Namun di balik pendapat orang bahwa ia seorang politikus yang layak dihujat, Machiavelli memiliki watak ningrat yang luhur. Machiavelli sebenarnya adalah seorang tokoh yang berjiwa besar. Simak kata-kata dalam bukunya yang terkenal, “Sang Pangeran (Il Principe)”. Ia mengatakan “Seorang pangeran tak boleh mencuri harta rakyatnya, karena manusia lebih mudah melupakan kematian ayahnya, daripada kehilangan bagian warisannya”.

Tak boleh mencuri harta rakyat adalah ciri dari watak ningrat Machiavelli. Janganlah sekali-kali kita makan uang rakyat. Itu pesan dari Machiavelli. Seorang penguasa, memiliki kewenangan untuk melakukan apa saja. Ia bisa membuat aturan untuk dirinya sendiri, dan ia tak mesti patuh pula pada aturan itu. Di sini kemudian muncul pasase power tend to corrupt, kekuasaan cenderung korup. Machiavelli mengingatkan para penguasa untuk mampu menyeimbangkan kekuasaannya dengan kepentingan rakyat. Mencuri harta rakyat berarti juga memanfaatkan jabatan demi kepentingan diri sendiri.

Machiavelli menyadari adanya tendensi korup tersebut. Di buku selanjutnya, Discourse on the First Ten Books of Titus Livy, ia bercerita tentang bentuk negara yang ideal, dengan konsep negara yang berbentuk Republik. Di sini penguasa tak lagi dapat melakukan keinginan sekehendak hati. Ada sesuatu yang membatasi wewenang penguasa, yaitu rakyat. Dalam buku ini kehendak rakyat di beri ruang yang luas. Kemerdekaan adalah lambang utama yang harus ditegakkan. Penguasa tidak boleh memaksakan kehendaknya, penguasa hanya boleh menjadi penjaga agar kemerdekaan itu tetap terjamin. Dalam buku ini, Machiavelli membayangkan suatu negara yang benar-benar ideal, suatu negara yang jauh dari perselisihan, perpecahan dan konflik. Suatu negara yang dilandasi kedewasaan warga negaranya.

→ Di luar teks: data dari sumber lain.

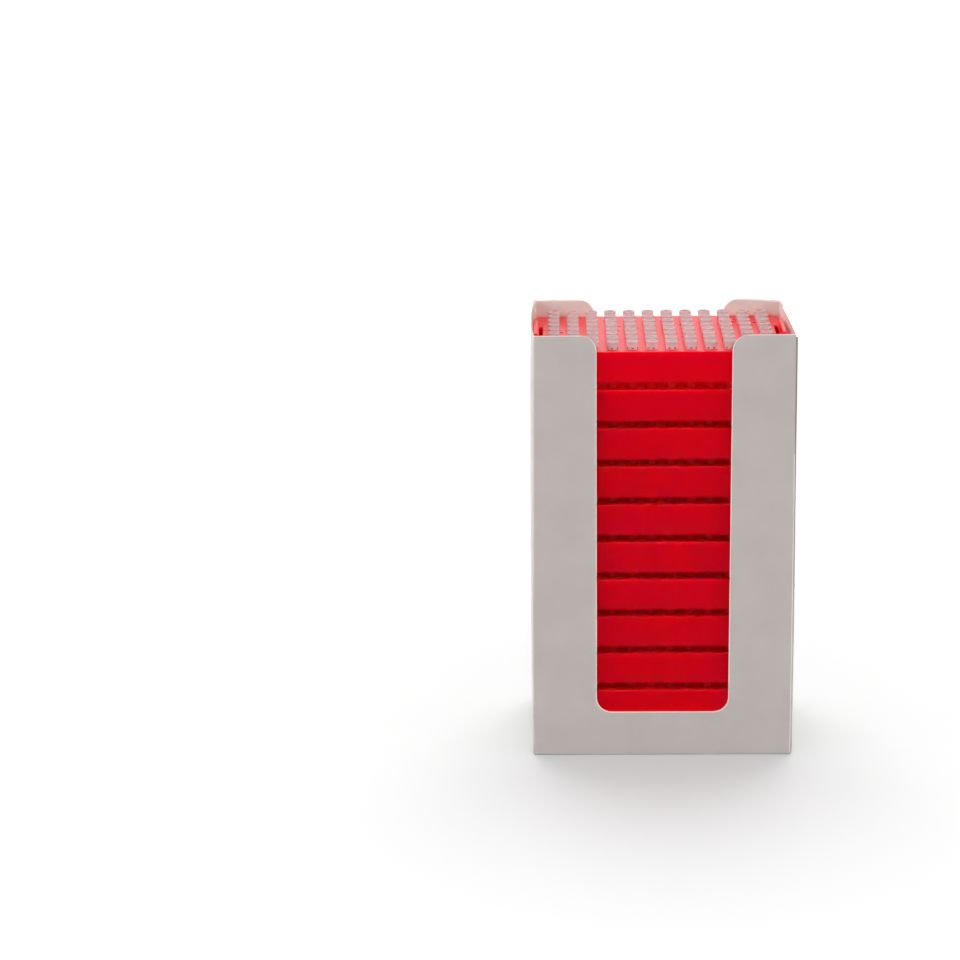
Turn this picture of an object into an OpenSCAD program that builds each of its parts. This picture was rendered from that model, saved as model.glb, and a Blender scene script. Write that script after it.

Kemerdekaan pilihan itu menjadi dasar pandangan ekonomi dari Machiavelli. Ia adalah pendukung utama kebebasan individu, aneka pilihan sukarela atau fakultatif. Kebebasan ini menjadi penting dalam kehidupan berekonomi suatu negara saat ini. Kaum petani, kaum pedagang, dan pelaku UMKM di sektor kerakyatan, perlu memiliki kebebasan dalam menentukan pilihannya. Dengan kebebasan ini, sektor kerakyatan tidak akan terbelenggu oleh kekuasaan para tengkulak ataupun penguasa. Mereka memiliki keleluasaan mendapatkan sumber daya yang lebih efisien dan menguntungkan hingga pada gilirannya mensejahterakan kehidupan mereka.

Memahami Machiavelli memang tak bisa dengan hanya melihat dari sisi gelapnya. Machiavelli juga menyimpan nilai luhur. Kalau kita tetap mencuri harta rakyat, memanfaatkan kuasa demi kepentingan sendiri, dan menekan kebebasan rakyat dalam ekonomi, bisa jadi kita lebih kejam dari Machiavelli. Mudah-mudahan bukan begitu yang dimaksud para politisi yang tak mau dikaitkan dengan Machiavelli. Dan mudah-mudahan bukan itu yang dimaksud dengan “Pantang Menerapkan Machiavelli”. Salam.